参考资料
-
http://man7.org/conf/lpc2015/limiting_kernel_attack_surface_with_seccomp-LPC_2015-Kerrisk.pdf
-
https://www.freebsd.org/cgi/man.cgi?query=bpf&sektion=4&manpath=FreeBSD+4.7-RELEASE
配置
- CONFIG_SECCOMP
- CONFIG_SECCOMP_FILTER
内核态
seccomp 以 task_struct 为单位
struct task_struct {
...
struct seccomp seccomp;
...
}
struct seccomp {
int mode;
struct seccomp_filter *filter;
};
用户态每次调用 seccomp 时注册的 sock_fprog->filter 都加入链表
struct seccomp_filter {
atomic_t usage;
struct seccomp_filter *prev;
struct bpf_prog *prog;
};
struct bpf_prog {
u16 pages; /* Number of allocated pages */
kmemcheck_bitfield_begin(meta);
u16 jited:1, /* Is our filter JIT'ed? */
gpl_compatible:1, /* Is filter GPL compatible? */
cb_access:1, /* Is control block accessed? */
dst_needed:1; /* Do we need dst entry? */
kmemcheck_bitfield_end(meta);
u32 len; /* Number of filter blocks */
enum bpf_prog_type type; /* Type of BPF program */
struct bpf_prog_aux *aux; /* Auxiliary fields */
struct sock_fprog_kern *orig_prog; /* Original BPF program */
unsigned int (*bpf_func)(const struct sk_buff *skb,
const struct bpf_insn *filter);
/* Instructions for interpreter */
union {
struct sock_filter insns[0];
struct bpf_insn insnsi[0];
};
};
sock_filter 用于 seccomp,操作对象是系统调用,bpf_insn 用于 BFP,操作对象是 packet。
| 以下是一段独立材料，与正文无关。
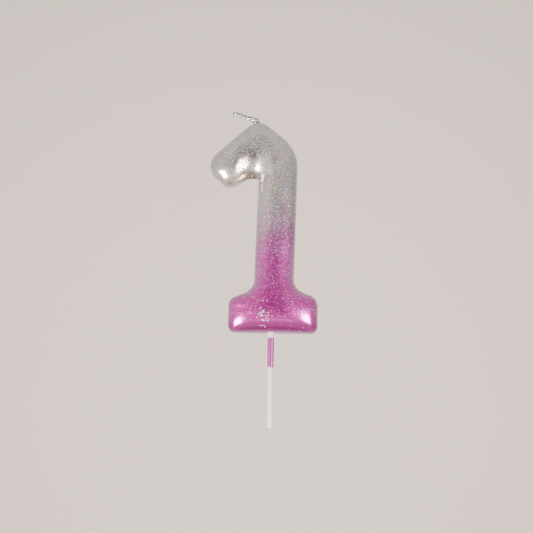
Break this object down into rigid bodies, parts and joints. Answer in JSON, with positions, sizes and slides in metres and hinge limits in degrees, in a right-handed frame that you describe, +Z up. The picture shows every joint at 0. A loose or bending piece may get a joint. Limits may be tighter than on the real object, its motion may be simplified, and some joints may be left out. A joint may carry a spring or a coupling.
{
  "type": "number birthday candle",
  "caption": "Puffy figure-one birthday candle: lacquered wax fading from silver to magenta under fine glitter, bent silver wick, clear plastic pick for a cake.",
  "frame": {"origin": "on the pick's axis, at the numeral's flat underside, which is level with the top of the cake when the pick is pushed in", "axes": "+Z up along the pick and the stem, -Y out of the front face, +X to the viewer's right, away from the flag"},
  "size_m": [0.0436, 0.0166, 0.1269],
  "materials": {
    "lacquered_wax": "moulded wax under a metallic lacquer that fades from silver at the top to magenta at the foot, with fine holographic glitter in a clear coat",
    "waxed_cord": "twisted cotton cord, stiff with wax and sprayed silver",
    "clear_plastic": "milky translucent plastic, with magenta overspray and glitter on its uppermost 14 mm"
  },
  "bodies": {
    "root": {"wax_numeral": "lacquered_wax", "wick": "waxed_cord", "pick": "clear_plastic"}
  },
  "joints": []
}
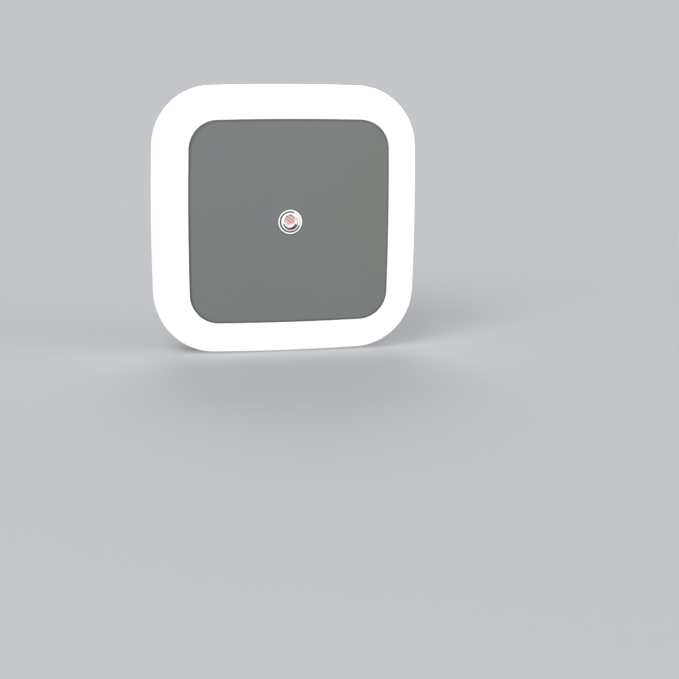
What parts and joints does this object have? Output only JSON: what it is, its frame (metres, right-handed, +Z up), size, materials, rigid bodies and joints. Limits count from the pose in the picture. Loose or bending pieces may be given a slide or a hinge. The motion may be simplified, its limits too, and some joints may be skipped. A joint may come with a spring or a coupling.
{
  "type": "plug in night light",
  "caption": "Square plug-in night light: a glowing white ring round an opaque grey panel with a light sensor, on a shallow housing with flat plug blades.",
  "frame": {"origin": "on the plug face, midway between the two blades", "axes": "+Y out of the plug face along the blades, into the outlet; +Z up; the glowing front faces -Y"},
  "size_m": [0.068, 0.038, 0.068],
  "materials": {
    "housing_plastic": "moulded white, light gloss",
    "diffuser_plastic": "milky translucent moulding, lit evenly from inside",
    "panel_plastic": "mid-grey moulding with a very fine matte texture",
    "lens_plastic": "clear, polished",
    "black_plastic": "black, matte",
    "sensor_ceramic": "fired, unglazed",
    "electrode_metal": "thin evaporated metal film",
    "sensor_track": "reddish light-sensitive film",
    "tinned_copper": "tinned, bright",
    "plated_brass": "nickel-plated, fine stamping marks",
    "retainer_plastic": "natural moulding",
    "zinc_steel": "zinc-plated",
    "board_mask": "white solder mask on glass epoxy",
    "led_body": "white moulded package",
    "led_phosphor": "yellow phosphor gel",
    "film_capacitor_case": "brown dipped epoxy",
    "can_aluminium": "drawn can",
    "capacitor_sleeve": "dark shrink sleeve",
    "bung_rubber": "matte",
    "resistor_coating": "grey-green flameproof coating",
    "zener_glass": "orange-tinted glass body",
    "black_epoxy": "moulded epoxy",
    "chip_body": "black overglaze on ceramic",
    "bare_copper": "stranded copper, shown solid",
    "white_insulation": "flexible insulation",
    "black_insulation": "flexible insulation",
    "solder": "bright solder"
  },
  "bodies": {
    "root": {"rear_housing": "housing_plastic", "diffuser": "diffuser_plastic", "front_panel": "panel_plastic", "sensor_lens": "lens_plastic", "sensor_sleeve": "black_plastic", "photocell_disc": "sensor_ceramic", "photocell_electrodes": "electrode_metal", "photocell_track": "sensor_track", "photocell_leads": "tinned_copper", "neutral_blade": "plated_brass", "live_blade": "plated_brass", "blade_retainer": "retainer_plastic", "retainer_screws": "zinc_steel", "board_screws": "zinc_steel", "led_board": "board_mask", "led_packages": "led_body", "led_phosphors": "led_phosphor", "dropper_capacitor": "film_capacitor_case", "dropper_leads": "tinned_copper", "filter_capacitor_can": "can_aluminium", "filter_capacitor_sleeve": "capacitor_sleeve", "filter_capacitor_bung": "bung_rubber", "filter_capacitor_leads": "tinned_copper", "fusible_resistor": "resistor_coating", "fusible_resistor_leads": "tinned_copper", "zener_diode": "zener_glass", "zener_diode_leads": "tinned_copper", "bridge_rectifier": "black_epoxy", "rectifier_pins": "tinned_copper", "transistor": "black_epoxy", "transistor_legs": "tinned_copper", "chip_resistors": "chip_body", "chip_resistor_caps": "tinned_copper", "neutral_wire_core": "bare_copper", "live_wire_core": "bare_copper", "neutral_wire_jacket": "white_insulation", "live_wire_jacket": "black_insulation", "solder_joints": "solder"}
  },
  "joints": []
}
seccomp 复用了执行insn的虚拟机
sock_filter 执行流程:
el0_svc - __sys_trace - syscall_trace_enter - secure_computing - __seccomp_filter
对于每个系统调用,执行的时候都需要把该task_struct上的filter都执行一遍,并且返回一个值表明内核是否运行执行该系统调用
/**
* struct seccomp_data - the format the BPF program executes over.
* @nr: the system call number
* @arch: indicates system call convention as an AUDIT_ARCH_* value
* as defined in <linux/audit.h>.
* @instruction_pointer: at the time of the system call.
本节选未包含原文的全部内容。